War Industries Board (Bernard Baruch)
Wilson appointed a lone eagle stock speculator, Bernard Baruch to head the War Industries Board. The board, however, had nothing more than feeble formal powers and was disbanded within days after the armistice. It proved that the American preference for laissez-faire and for a weak central government was amazingly strong.
Industrial Workers of the World (Wobblies)
They did no support the Allied cause and engineered some of the most damaging industrial sabotage, but not without reason. They were the victims of some of the shabbiest working conditions in the country. When they protested, many were viciously beaten, arrested, or run out of town.
Eighteenth Amendment (1919)
Many of the alcoholic beverages were German descended. The war spawned sprit of self-denial helped accelerate the wave of prohibition that was sweeping the country. The Eighteenth Amendment prohibited all alcoholic drinks.
Nineteenth Amendment
After eighty years of suffrage, the women were finally given the right to vote in the Nineteenth Amendment.
Bolshevik Revolution
The communistic Bolsheviks, after seizing power in late 1917, ultimately withdrew their beaten country from the capitalistic war early in 1918. This sudden defection released hundreds of thousands of battle tested Germans from the eastern front facing Russia for the western front in France, where, for the first time in the war, they were developing a dangerous superiority in manpower.
Marshal Foch
He was the supreme commander of the Allied nations. Until then, the Allies had been fighting imperfectly coordinated actions.
The Big Four
The Big Four included, Woodrow Wilson, Premier Vittorio Orlando of Italy, Prime Minister David Lloyd George of Britain, and Premier Georges Clemenceau of France. They were the delegates of their nations which hammered out the peace treaty at the Paris Conference.
Senator Henry Cabot Lodge
He was the new chairman of the Senate Committee on Foreign relations who was also loathed by Wilson. The republicans were angered when Wilson refused to bring Lodge along when going to create the peace treaty.
Senator William Borah (“Irreconcilables”)

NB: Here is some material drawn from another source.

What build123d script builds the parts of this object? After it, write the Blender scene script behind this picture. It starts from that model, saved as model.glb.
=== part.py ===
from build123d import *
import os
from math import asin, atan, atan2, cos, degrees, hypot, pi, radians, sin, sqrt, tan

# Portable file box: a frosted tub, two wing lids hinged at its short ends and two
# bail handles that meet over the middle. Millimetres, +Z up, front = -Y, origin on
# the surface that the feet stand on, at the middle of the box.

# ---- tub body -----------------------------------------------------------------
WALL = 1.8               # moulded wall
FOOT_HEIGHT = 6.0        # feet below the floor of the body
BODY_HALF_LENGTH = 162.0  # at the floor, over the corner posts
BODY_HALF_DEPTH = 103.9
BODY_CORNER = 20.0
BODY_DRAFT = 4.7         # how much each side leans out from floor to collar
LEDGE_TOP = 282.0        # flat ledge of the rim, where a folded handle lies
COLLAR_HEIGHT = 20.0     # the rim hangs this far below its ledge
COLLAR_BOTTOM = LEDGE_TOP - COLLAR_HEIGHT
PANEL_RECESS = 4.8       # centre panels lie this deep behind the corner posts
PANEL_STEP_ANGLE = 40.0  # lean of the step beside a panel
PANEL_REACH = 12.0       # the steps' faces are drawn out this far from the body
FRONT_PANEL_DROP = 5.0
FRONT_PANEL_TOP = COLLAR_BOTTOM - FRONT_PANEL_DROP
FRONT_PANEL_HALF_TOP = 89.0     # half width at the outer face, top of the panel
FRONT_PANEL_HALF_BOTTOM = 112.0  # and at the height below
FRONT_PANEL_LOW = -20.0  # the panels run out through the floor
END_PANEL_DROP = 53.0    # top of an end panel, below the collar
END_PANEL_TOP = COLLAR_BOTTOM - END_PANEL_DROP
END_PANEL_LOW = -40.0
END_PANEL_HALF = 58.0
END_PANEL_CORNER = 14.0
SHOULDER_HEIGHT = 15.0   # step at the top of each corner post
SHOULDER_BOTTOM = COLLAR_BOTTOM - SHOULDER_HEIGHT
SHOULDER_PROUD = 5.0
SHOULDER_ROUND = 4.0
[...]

They trailed Wilson on his presidential tour and spoke in the same cities a few days after Wilson did.
Treaty of Versailles
The Germans had capitulated on the strength of assurances that it would be granted peace based on the Fourteen Points. A careful analysis of the treaty shows that only about four of the twenty-three original Wilsonian points and subsequent principles were fully honored. The Allied powers were torn by conflicting aims and many of them sanctioned by secret treaties. Wilson was forced to compromise away some of his less cherished Fourteen Points in order to salvage the more important League of Nations. The treaty however was condemned.

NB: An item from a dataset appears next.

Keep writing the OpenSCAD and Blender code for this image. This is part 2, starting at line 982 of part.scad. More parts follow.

Lodge’s fourteen reservations
These safe guards reserved the rights of the United States under the Monroe Doctrine and the Constitution and otherwise sought to protect American sovereignty.

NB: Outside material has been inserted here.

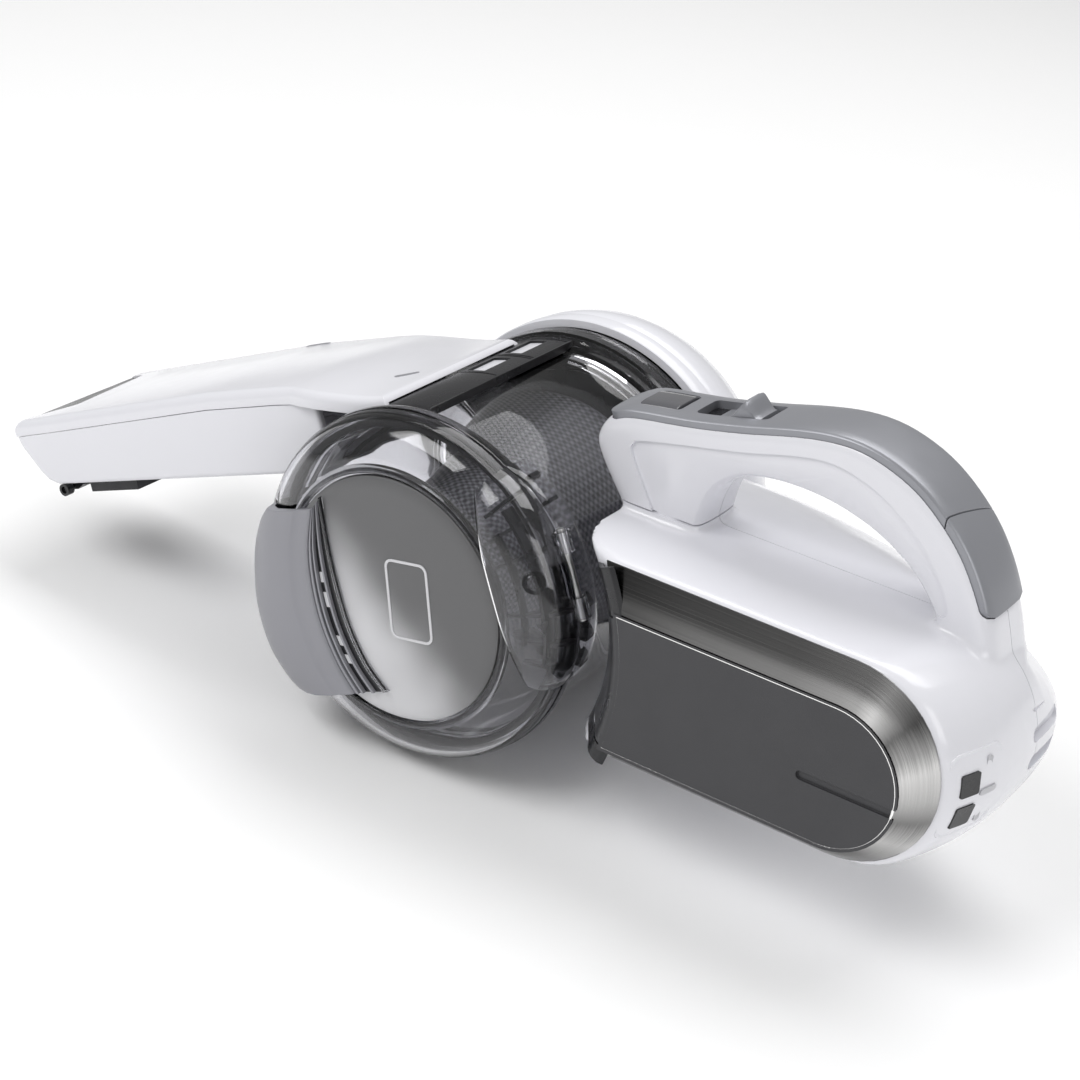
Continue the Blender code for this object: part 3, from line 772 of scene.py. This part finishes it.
class VACUUM_OT_housing(Operator):
    """Builds the two white halves of the body with the loop handle"""
    bl_idname = "vacuum.housing"
    bl_label = "Housing"

    def execute(self, context):
        parts = [tidy(part) for part in (body_block(), handle_loop(), post_foot(82.5, 12, 14.6, 5),
                                         post_foot(198, 9.5, 13, 7, 34, 51))]
        shell = raw_object("shell", join(*parts))
        grid = shell.modifiers.new("Grid", "REMESH")
        grid.mode = "VOXEL"
        grid.voxel_size = sizes().voxel
        ease = shell.modifiers.new("Ease", "SMOOTH")
        ease.factor = 0.5
        ease.iterations = 12
        whole = combine(applied(shell), [*rear_slots(), *side_recesses(), insert_strip(-0.35, 1),
                                         post_ring()])
        half = sizes().seam / 2
        for name, keep in (("housing_left", -1), ("housing_right", 1)):
            beyond = prism(box_outline(-20, 260, -80, 130), side, MID_Y + keep * half,
                           MID_Y - keep * 150)
            part = combine(whole.copy(), [beyond])
            piece(name + "_shell", part, "housing", "white", (name,), sharp=50)
        whole.free()
        return {"FINISHED"}


def stadium(front_r, low, high, rear, half, arc=24):
    """Outline of the side panel and its trim."""
    a0, a1 = math.asin(low / front_r), math.asin(high / front_r)
    points = [(front_r * math.cos(a), front_r * math.sin(a))
              for a in (a0 + (a1 - a0) * i / 12 for i in range(13))]
    centre, mid = rear - half, (low + high) / 2
    for i in range(1, 12):
        points.append((points[12][0] + (centre - points[12][0]) * i / 12, high))
    for i in range(arc + 1):
        t = math.pi / 2 - math.pi * i / arc
        points.append((centre + half * math.cos(t), mid + (high - low) / 2 * math.sin(t)))
    for i in range(1, 12):
        points.append((centre + (points[0][0] - centre) * i / 12, low))
    return points


def mixed(first, second, t):
    return [(a[0] + (b[0] - a[0]) * t, a[1] + (b[1] - a[1]) * t) for a, b in zip(first, second)]


def trim_mesh():
    """The steel band, bowed from its outer edge to the panel."""
    outer = stadium(92.2, -31.8, 43, 215.2, 36.5)
    inner = stadium(94.5, -26.2, 25.6, 201.8, 25.4)
    rings = [(outer, -46.2)]
    for i in range(9):
        t = i / 8
        bow = math.sin(math.pi / 2 * t)
        rings.append((mixed(outer, inner, 0.93 * t), -46.7 - 4.3 * bow))
    rings += [(mixed(outer, inner, t), y)
              for t, y in ((0.945, -51.45), (0.97, -51.55), (1, -51.3), (1, -47))]
    bm = bmesh.new()
    tag = bm.verts.layers.float_vector.new("across")
    loops = [loop(bm, [side(a, b, y) for a, b in line]) for line, y in rings]
    for index, (verts, _) in enumerate(loops):
        for i, vert in enumerate(verts):
            vert[tag] = Vector((index, i / len(verts), 0))
    bridged(bm, loops)
    return bm


def front_wrap(start, sweep, lift=0):
    """The edge that turns from the side of the body into its concave front."""
    line = smooth([(95.6, -51.4), (92, -50.9), (89.2, -48.7), (87, -45.4), (84, -41.4), (81, -37.4),
                   (78.9, -33), (77.7, -28)], 3)
    line = [(r - lift, y - 0.3 * lift) for r, y in line]
    back = [(r + 1.8, y + 1) for r, y in line[::-1]]
    return spin(line + back, start, sweep, 24)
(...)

Warren Harding and the 1920 election
He was the running candidate for the Republicans who was described as the “folksy” type, quite the opposite of Wilson. He was what the political weathervane began to veer towards. Against him was the Democratic Governor James M. Cox of Ohio, who had strongly supported the League of Nations. His running mate was Franklin D. Roosevelt. Harding suggested that if elected he would work for a vague Association of Nations, but not THE League. With this, he turned the Republican’s victory into a death sentence. The people were tired of the professional browism, star reaching idealism. They were more willing to accept a second rate president.